**WHAT NEEDS TO BE DONE**
Repeat the listing in full, word for word.

**DATASET EXTRACT**
==============================

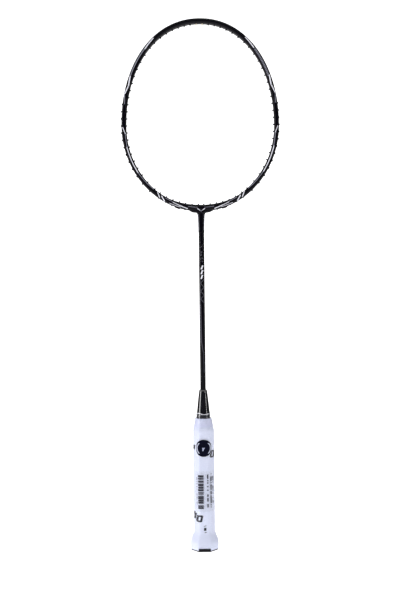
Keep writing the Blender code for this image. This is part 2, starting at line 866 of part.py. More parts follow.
def walk(outline, distance):
    """(side, share) on an outline at a distance round from the middle of its front face."""
    count = len(outline)
    start = next(
        i for i in range(count) if outline[i][0] < 0 < outline[(i + 1) % count][0]
        and outline[i][1] < 0
    )
    first = outline[start]
    along = abs(first[0]) + distance
    side = start
    while along < 0:
        side = (side - 1) % count
        a, b = outline[side], outline[(side + 1) % count]
        along += math.hypot(b[0] - a[0], b[1] - a[1])
    while True:
        a, b = outline[side], outline[(side + 1) % count]
        length = math.hypot(b[0] - a[0], b[1] - a[1])
        if along <= length:
            return side, along / length
        along -= length
        side = (side + 1) % count


def wrapped(name, marks, span):
    """A thin sticker on the film; span gives its lowest and highest point at each mark."""
    middle = (span(0.0)[0] + span(0.0)[1]) / 2
    base = film_outline(middle)
    under, over = grown(base, FIT_GAP), grown(base, FIT_GAP + STICKER_THICK)
    rings = []
    for mark in marks:
        side, share = walk(base, mark)
        low, high = span(mark)
        ring = []
        for outline, ends in ((over, (high, low)), (under, (low, high))):
            a, b = outline[side], outline[(side + 1) % len(outline)]
            x, y = a[0] + (b[0] - a[0]) * share, a[1] + (b[1] - a[1]) * share
            ring += [Vector((x, y, end)) for end in ends]
        rings.append(ring)
    loft(name, rings)


def corner_marks(height, reach):
    """Distances from the front's middle to each outline corner within reach."""
    outline = film_outline(height)
    right = [point for point in outline if point[0] > 0 and point[1] < 0]
    right.sort(key=lambda point: point[1])
    marks, travelled, last = [], 0.0, (0.0, right[0][1])
    for point in right:
        travelled += math.hypot(point[0] - last[0], point[1] - last[1])
        last = point
        if travelled < reach:
            marks.append(travelled)
    return [-mark for mark in marks[::-1]] + marks


def build_film_and_stickers():
    low = [FILM_LOW] + [
        FLARE_LOW + (FLARE_TOP - FLARE_LOW) * i / 5 for i in range(6)
    ]
    heights = low + [
        GRIP_SHOULDER,
        BAND_LOW,
        (BAND_LOW + BAND_TOP) / 2,
        BAND_TOP,
        FILM_TOP,
    ]
    sleeve("film_sleeve", heights, film_outline, FILM_THICK)

    even = [SEAL_RADIUS * math.sin(math.pi / 2 * i / 6) * 0.985 for i in range(-6, 7)]
    marks = sorted(
        even + [m for m in corner_marks(SEAL_HEIGHT, SEAL_RADIUS * 0.95)]
    )
    kept = [marks[0]]
    for mark in marks[1:]:
        if mark - kept[-1] > 0.25 * MM:
            kept.append(mark)

    def seal_span(mark):
        half = math.sqrt(max(SEAL_RADIUS**2 - mark**2, (0.1 * SEAL_RADIUS) ** 2))
        return SEAL_HEIGHT - half, SEAL_HEIGHT + half

    wrapped("round_sticker", kept, seal_span)

    inside = [m for m in corner_marks(LABEL_LOW, LABEL_RIGHT) if LABEL_LEFT < m < LABEL_RIGHT]
    wrapped(
        "print_label",
        [LABEL_LEFT, *inside, LABEL_RIGHT],
        lambda mark: (LABEL_LOW, LABEL_TOP),
    )


def main():
    clear_scene()
    collection(PARTS)
    collection(CUTTERS, hidden=True)
    stations = build_frame()
    build_grommets()
    build_throat_and_shaft(stations)
    build_cone()
    build_handle()
    build_butt()
    build_film_and_stickers()


main()
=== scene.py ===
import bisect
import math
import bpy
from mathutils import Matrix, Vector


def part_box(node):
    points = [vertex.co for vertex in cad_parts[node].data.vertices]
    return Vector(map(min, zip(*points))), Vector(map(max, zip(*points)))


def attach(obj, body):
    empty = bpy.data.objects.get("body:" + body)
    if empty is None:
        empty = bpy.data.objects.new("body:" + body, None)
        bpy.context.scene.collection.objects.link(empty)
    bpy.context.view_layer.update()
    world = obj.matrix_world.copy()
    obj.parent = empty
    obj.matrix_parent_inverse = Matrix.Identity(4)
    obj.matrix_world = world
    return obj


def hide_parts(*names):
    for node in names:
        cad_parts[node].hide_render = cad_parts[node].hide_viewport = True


bl_info = {
    "name": "Badminton Racket Looks",
    "version": (1, 0, 0),
    "blender": (4, 5, 0),
    "location": "3D View > Sidebar > Racket",
    "description": "Builds the visible pieces of an unstrung badminton racket around its CAD frame",
    "category": "Add Mesh",
}

import bmesh
import bpy
from mathutils import Matrix, Vector, noise

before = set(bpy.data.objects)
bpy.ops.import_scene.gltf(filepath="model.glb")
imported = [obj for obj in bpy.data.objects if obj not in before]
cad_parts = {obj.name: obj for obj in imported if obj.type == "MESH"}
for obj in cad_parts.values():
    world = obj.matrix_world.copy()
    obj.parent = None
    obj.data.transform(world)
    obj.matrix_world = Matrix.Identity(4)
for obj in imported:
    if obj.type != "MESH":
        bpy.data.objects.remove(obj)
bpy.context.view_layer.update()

MM = 0.001
BODY = "root"
PANEL_TAB = "Racket"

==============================

**SOLUTION TO THIS TASK**
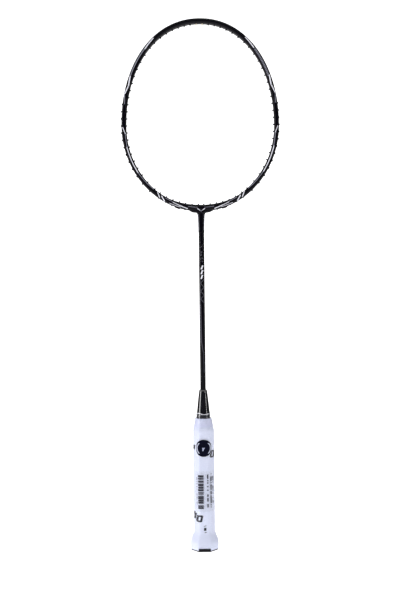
Keep writing the Blender code for this image. This is part 2, starting at line 866 of part.py. More parts follow.
def walk(outline, distance):
    """(side, share) on an outline at a distance round from the middle of its front face."""
    count = len(outline)
    start = next(
        i for i in range(count) if outline[i][0] < 0 < outline[(i + 1) % count][0]
        and outline[i][1] < 0
    )
    first = outline[start]
    along = abs(first[0]) + distance
    side = start
    while along < 0:
        side = (side - 1) % count
        a, b = outline[side], outline[(side + 1) % count]
        along += math.hypot(b[0] - a[0], b[1] - a[1])
    while True:
        a, b = outline[side], outline[(side + 1) % count]
        length = math.hypot(b[0] - a[0], b[1] - a[1])
        if along <= length:
            return side, along / length
        along -= length
        side = (side + 1) % count


def wrapped(name, marks, span):
    """A thin sticker on the film; span gives its lowest and highest point at each mark."""
    middle = (span(0.0)[0] + span(0.0)[1]) / 2
    base = film_outline(middle)
    under, over = grown(base, FIT_GAP), grown(base, FIT_GAP + STICKER_THICK)
    rings = []
    for mark in marks:
        side, share = walk(base, mark)
        low, high = span(mark)
        ring = []
        for outline, ends in ((over, (high, low)), (under, (low, high))):
            a, b = outline[side], outline[(side + 1) % len(outline)]
            x, y = a[0] + (b[0] - a[0]) * share, a[1] + (b[1] - a[1]) * share
            ring += [Vector((x, y, end)) for end in ends]
        rings.append(ring)
    loft(name, rings)


def corner_marks(height, reach):
    """Distances from the front's middle to each outline corner within reach."""
    outline = film_outline(height)
    right = [point for point in outline if point[0] > 0 and point[1] < 0]
    right.sort(key=lambda point: point[1])
    marks, travelled, last = [], 0.0, (0.0, right[0][1])
    for point in right:
        travelled += math.hypot(point[0] - last[0], point[1] - last[1])
        last = point
        if travelled < reach:
            marks.append(travelled)
    return [-mark for mark in marks[::-1]] + marks


def build_film_and_stickers():
    low = [FILM_LOW] + [
        FLARE_LOW + (FLARE_TOP - FLARE_LOW) * i / 5 for i in range(6)
    ]
    heights = low + [
        GRIP_SHOULDER,
        BAND_LOW,
        (BAND_LOW + BAND_TOP) / 2,
        BAND_TOP,
        FILM_TOP,
    ]
    sleeve("film_sleeve", heights, film_outline, FILM_THICK)

    even = [SEAL_RADIUS * math.sin(math.pi / 2 * i / 6) * 0.985 for i in range(-6, 7)]
    marks = sorted(
        even + [m for m in corner_marks(SEAL_HEIGHT, SEAL_RADIUS * 0.95)]
    )
    kept = [marks[0]]
    for mark in marks[1:]:
        if mark - kept[-1] > 0.25 * MM:
            kept.append(mark)

    def seal_span(mark):
        half = math.sqrt(max(SEAL_RADIUS**2 - mark**2, (0.1 * SEAL_RADIUS) ** 2))
        return SEAL_HEIGHT - half, SEAL_HEIGHT + half

    wrapped("round_sticker", kept, seal_span)

    inside = [m for m in corner_marks(LABEL_LOW, LABEL_RIGHT) if LABEL_LEFT < m < LABEL_RIGHT]
    wrapped(
        "print_label",
        [LABEL_LEFT, *inside, LABEL_RIGHT],
        lambda mark: (LABEL_LOW, LABEL_TOP),
    )


def main():
    clear_scene()
    collection(PARTS)
    collection(CUTTERS, hidden=True)
    stations = build_frame()
    build_grommets()
    build_throat_and_shaft(stations)
    build_cone()
    build_handle()
    build_butt()
    build_film_and_stickers()


main()
=== scene.py ===
import bisect
import math
import bpy
from mathutils import Matrix, Vector


def part_box(node):
    points = [vertex.co for vertex in cad_parts[node].data.vertices]
    return Vector(map(min, zip(*points))), Vector(map(max, zip(*points)))


def attach(obj, body):
    empty = bpy.data.objects.get("body:" + body)
    if empty is None:
        empty = bpy.data.objects.new("body:" + body, None)
        bpy.context.scene.collection.objects.link(empty)
    bpy.context.view_layer.update()
    world = obj.matrix_world.copy()
    obj.parent = empty
    obj.matrix_parent_inverse = Matrix.Identity(4)
    obj.matrix_world = world
    return obj


def hide_parts(*names):
    for node in names:
        cad_parts[node].hide_render = cad_parts[node].hide_viewport = True


bl_info = {
    "name": "Badminton Racket Looks",
    "version": (1, 0, 0),
    "blender": (4, 5, 0),
    "location": "3D View > Sidebar > Racket",
    "description": "Builds the visible pieces of an unstrung badminton racket around its CAD frame",
    "category": "Add Mesh",
}

import bmesh
import bpy
from mathutils import Matrix, Vector, noise

before = set(bpy.data.objects)
bpy.ops.import_scene.gltf(filepath="model.glb")
imported = [obj for obj in bpy.data.objects if obj not in before]
cad_parts = {obj.name: obj for obj in imported if obj.type == "MESH"}
for obj in cad_parts.values():
    world = obj.matrix_world.copy()
    obj.parent = None
    obj.data.transform(world)
    obj.matrix_world = Matrix.Identity(4)
for obj in imported:
    if obj.type != "MESH":
        bpy.data.objects.remove(obj)
bpy.context.view_layer.update()

MM = 0.001
BODY = "root"
PANEL_TAB = "Racket"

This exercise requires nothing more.